According to Terry Rhodes, director of competition policy at Mercury, the inter-connect charge is the highest cost for any new entrant. Mercury expects that it could be asked to pay BT around Pounds 200m this year, which is approximately equal to its staffing costs.

The issue which has been raised by Mercury for many years, but has not been resolved, is how much it costs BT to provide that local connection. BT claims its local loop costs are high, but there have been many questions raised about its accounting procedures.

Terry Rhodes is currently in discussions with BT and the regulator Oftel to get this charge reduced. If he succeeds, the new players will benefit - 'you can't open services unless you sort this out,' he said.

The other hurdle is investment. Mercury claims to have spent Pounds 1.5bn on building its network, which is still not complete. It is now looking for an equity partner in order to share the investment burden.

According to Gordon Owen, new competitors have a significant advantage over Mercury. He points out that they are permitted by Oftel to lease capacity from BT or Mercury and resell it. This means that they could offer voice telephone services which operate over lines actually owned by BT or Mercury.

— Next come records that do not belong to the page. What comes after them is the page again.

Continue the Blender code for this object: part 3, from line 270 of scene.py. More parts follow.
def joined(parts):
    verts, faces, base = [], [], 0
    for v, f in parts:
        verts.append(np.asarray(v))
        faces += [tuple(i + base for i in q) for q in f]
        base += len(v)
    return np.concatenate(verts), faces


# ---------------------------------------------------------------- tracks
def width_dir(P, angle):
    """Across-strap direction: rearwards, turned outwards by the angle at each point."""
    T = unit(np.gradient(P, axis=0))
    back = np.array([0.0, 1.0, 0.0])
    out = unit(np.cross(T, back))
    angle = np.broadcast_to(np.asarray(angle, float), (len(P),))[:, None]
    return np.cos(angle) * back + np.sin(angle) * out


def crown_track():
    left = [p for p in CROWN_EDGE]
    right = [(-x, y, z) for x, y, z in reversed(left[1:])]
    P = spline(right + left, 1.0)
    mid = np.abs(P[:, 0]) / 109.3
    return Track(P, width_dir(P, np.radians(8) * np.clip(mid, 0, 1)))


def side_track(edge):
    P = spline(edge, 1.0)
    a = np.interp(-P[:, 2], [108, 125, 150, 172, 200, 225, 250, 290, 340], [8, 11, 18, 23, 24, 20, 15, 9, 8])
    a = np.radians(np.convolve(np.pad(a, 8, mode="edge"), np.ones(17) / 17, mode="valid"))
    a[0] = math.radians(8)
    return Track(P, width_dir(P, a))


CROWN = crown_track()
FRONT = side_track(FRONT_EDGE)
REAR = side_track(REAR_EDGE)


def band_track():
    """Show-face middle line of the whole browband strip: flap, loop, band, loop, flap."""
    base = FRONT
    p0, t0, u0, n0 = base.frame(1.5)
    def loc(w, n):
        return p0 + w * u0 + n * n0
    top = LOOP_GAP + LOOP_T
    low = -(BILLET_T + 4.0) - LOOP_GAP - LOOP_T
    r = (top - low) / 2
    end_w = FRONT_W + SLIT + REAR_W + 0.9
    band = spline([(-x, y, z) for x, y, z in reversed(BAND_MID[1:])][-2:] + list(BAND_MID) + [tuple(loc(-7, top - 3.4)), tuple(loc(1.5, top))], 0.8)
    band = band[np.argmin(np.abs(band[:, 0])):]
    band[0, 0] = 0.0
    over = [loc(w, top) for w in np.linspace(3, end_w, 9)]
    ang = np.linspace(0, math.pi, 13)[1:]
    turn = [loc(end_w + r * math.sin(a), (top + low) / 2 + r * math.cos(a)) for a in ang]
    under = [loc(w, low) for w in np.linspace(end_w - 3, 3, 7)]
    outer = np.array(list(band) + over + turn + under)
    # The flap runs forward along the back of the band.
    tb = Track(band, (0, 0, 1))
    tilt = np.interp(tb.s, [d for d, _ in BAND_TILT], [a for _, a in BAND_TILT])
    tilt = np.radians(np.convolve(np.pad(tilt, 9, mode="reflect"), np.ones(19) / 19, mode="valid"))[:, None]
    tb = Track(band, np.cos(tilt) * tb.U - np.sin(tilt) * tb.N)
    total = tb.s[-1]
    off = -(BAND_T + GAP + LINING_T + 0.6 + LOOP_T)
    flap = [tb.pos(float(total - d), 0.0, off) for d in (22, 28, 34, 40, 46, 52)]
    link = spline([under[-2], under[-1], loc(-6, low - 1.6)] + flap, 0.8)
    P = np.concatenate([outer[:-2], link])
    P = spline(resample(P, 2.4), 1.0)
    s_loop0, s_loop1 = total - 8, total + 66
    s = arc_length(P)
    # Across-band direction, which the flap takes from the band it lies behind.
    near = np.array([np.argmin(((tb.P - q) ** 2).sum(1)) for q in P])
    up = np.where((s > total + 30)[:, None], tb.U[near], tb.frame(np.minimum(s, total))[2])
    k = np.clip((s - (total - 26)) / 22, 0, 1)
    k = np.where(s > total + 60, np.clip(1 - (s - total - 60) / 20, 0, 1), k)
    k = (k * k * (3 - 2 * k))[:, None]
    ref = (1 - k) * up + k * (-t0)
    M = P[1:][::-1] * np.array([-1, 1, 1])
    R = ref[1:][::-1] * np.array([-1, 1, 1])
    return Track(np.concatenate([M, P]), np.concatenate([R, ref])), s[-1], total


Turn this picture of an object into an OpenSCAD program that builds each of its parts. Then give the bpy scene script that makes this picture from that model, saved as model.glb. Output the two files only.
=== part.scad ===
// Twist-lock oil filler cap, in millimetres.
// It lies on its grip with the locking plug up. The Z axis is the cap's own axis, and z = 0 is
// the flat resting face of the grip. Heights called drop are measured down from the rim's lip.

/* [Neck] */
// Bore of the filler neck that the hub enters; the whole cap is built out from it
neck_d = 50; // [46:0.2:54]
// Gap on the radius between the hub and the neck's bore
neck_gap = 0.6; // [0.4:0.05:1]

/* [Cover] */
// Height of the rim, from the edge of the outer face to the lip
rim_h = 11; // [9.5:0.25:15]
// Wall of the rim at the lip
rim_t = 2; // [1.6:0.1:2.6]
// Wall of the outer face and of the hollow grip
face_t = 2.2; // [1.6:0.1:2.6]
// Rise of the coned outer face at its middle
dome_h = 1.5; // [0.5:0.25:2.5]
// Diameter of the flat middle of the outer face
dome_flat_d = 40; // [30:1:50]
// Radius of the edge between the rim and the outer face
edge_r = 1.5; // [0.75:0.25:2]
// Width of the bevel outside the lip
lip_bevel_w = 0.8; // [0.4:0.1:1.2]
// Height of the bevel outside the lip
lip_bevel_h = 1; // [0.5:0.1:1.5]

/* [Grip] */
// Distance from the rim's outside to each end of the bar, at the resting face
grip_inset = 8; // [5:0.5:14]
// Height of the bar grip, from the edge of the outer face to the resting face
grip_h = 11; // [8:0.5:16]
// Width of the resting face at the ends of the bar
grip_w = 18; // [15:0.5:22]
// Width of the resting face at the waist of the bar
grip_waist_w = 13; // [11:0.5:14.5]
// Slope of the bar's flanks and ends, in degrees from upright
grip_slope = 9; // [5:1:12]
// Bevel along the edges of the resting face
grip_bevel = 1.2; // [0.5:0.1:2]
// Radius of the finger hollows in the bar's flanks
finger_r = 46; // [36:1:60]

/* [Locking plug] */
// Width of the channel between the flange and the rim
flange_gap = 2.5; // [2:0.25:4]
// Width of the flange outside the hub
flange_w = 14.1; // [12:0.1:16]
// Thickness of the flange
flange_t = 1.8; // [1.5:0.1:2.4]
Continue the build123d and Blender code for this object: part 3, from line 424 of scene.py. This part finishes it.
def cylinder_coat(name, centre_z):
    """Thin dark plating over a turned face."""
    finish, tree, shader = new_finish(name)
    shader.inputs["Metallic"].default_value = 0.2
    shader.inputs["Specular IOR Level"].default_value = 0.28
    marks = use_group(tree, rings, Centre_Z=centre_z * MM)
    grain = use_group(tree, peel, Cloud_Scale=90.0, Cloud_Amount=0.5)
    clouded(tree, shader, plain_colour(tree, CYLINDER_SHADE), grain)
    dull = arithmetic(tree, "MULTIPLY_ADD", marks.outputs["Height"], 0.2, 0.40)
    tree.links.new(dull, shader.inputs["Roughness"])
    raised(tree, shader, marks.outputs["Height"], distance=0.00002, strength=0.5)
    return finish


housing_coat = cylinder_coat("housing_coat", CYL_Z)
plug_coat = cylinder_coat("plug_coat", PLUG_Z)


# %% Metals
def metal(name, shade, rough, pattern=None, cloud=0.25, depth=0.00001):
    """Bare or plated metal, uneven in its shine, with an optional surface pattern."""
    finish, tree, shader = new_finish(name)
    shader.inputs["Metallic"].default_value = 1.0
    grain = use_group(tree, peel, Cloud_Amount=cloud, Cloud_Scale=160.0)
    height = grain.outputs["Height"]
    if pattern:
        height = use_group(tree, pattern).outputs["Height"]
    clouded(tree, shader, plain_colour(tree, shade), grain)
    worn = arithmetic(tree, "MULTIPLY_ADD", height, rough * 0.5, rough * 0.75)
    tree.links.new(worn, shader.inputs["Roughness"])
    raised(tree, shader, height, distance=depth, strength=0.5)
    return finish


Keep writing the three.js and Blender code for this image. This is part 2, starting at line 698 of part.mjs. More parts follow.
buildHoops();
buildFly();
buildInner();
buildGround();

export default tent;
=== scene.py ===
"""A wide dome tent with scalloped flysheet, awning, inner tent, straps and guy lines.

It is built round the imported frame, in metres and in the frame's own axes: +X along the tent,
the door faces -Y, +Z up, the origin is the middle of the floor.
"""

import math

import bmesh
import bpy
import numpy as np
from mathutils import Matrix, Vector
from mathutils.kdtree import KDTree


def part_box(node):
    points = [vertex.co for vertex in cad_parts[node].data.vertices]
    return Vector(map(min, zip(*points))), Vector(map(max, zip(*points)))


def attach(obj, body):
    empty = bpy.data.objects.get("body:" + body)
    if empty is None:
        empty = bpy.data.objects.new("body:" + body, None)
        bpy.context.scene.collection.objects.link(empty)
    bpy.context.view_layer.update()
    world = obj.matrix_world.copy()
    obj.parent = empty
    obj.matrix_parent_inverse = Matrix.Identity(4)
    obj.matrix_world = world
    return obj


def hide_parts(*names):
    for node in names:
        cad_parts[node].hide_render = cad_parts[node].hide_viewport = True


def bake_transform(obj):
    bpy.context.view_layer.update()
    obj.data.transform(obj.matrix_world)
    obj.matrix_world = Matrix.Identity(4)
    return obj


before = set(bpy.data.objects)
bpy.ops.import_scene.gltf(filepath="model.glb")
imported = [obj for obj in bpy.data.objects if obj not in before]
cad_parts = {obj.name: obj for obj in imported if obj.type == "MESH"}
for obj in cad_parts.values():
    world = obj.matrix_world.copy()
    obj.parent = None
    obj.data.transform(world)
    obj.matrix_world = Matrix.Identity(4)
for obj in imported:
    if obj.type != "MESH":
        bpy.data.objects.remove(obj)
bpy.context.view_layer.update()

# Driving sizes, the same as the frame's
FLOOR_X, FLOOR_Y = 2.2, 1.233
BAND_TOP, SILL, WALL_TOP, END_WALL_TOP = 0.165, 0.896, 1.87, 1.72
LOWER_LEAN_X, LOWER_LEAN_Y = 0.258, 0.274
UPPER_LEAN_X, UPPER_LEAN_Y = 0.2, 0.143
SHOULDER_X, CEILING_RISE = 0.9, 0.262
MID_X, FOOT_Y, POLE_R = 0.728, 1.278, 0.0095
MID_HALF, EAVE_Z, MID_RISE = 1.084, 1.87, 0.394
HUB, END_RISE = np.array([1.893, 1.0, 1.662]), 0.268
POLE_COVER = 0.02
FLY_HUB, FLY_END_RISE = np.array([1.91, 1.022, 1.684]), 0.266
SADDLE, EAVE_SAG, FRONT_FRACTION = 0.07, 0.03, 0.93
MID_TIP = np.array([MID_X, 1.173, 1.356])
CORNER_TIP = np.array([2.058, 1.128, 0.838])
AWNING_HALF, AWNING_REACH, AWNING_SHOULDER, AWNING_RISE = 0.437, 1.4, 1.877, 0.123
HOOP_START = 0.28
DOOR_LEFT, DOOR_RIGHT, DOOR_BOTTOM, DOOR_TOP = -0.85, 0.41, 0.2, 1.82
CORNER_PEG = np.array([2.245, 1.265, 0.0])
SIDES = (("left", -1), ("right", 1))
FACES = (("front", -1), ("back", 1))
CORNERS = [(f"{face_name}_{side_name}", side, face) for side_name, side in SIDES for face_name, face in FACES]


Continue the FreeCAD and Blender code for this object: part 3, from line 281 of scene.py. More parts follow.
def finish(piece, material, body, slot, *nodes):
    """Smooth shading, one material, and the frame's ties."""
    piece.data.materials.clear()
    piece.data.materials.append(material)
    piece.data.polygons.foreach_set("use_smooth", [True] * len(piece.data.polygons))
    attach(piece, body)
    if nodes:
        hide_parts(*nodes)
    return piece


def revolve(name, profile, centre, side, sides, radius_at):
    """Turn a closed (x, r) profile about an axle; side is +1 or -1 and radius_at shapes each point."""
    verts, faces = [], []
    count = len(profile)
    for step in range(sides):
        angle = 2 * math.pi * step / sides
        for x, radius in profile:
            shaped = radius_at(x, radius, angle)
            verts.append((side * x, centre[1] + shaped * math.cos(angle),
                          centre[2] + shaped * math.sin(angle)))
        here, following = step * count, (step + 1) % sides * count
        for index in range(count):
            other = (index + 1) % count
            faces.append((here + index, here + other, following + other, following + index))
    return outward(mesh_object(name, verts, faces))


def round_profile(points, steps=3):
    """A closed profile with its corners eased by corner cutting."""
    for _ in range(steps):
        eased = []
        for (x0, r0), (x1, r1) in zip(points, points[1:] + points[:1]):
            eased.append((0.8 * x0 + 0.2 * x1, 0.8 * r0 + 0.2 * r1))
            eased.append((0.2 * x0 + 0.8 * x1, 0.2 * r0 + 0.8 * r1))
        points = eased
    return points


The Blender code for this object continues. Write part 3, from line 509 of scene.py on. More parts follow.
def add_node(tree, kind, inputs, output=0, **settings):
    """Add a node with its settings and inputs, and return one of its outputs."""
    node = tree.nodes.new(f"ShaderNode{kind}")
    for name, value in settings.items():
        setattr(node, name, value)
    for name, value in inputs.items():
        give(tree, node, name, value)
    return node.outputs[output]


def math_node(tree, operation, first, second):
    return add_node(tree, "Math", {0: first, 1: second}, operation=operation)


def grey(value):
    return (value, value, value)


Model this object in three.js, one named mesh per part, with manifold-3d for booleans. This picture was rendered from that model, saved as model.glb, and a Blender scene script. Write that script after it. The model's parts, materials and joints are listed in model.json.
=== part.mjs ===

It would allow them to get started with a lower cost-base. They could begin generating income relatively quickly and transfer customer traffic on to their own network as they build it. Mercury was not permitted to do this and had to build the network from scratch.

National Network, a small, privately-owned company which has also applied for a telecoms licence, is already reselling capacity. It uses the Post Office network of private leased lines. However, it is finding the going tougher than expected. Although it offers savings on BT prices, it is offering deals to large customers.

BRT, Sprint and Telecom Electric are more likely to compete on service levels and on marketing skills. They can be expected to introduce telephone services that neither BT nor Mercury offer - these could include higher capacity leased lines, or they could use new software capabilities in telephone exchanges for advanced call-diverting facilities.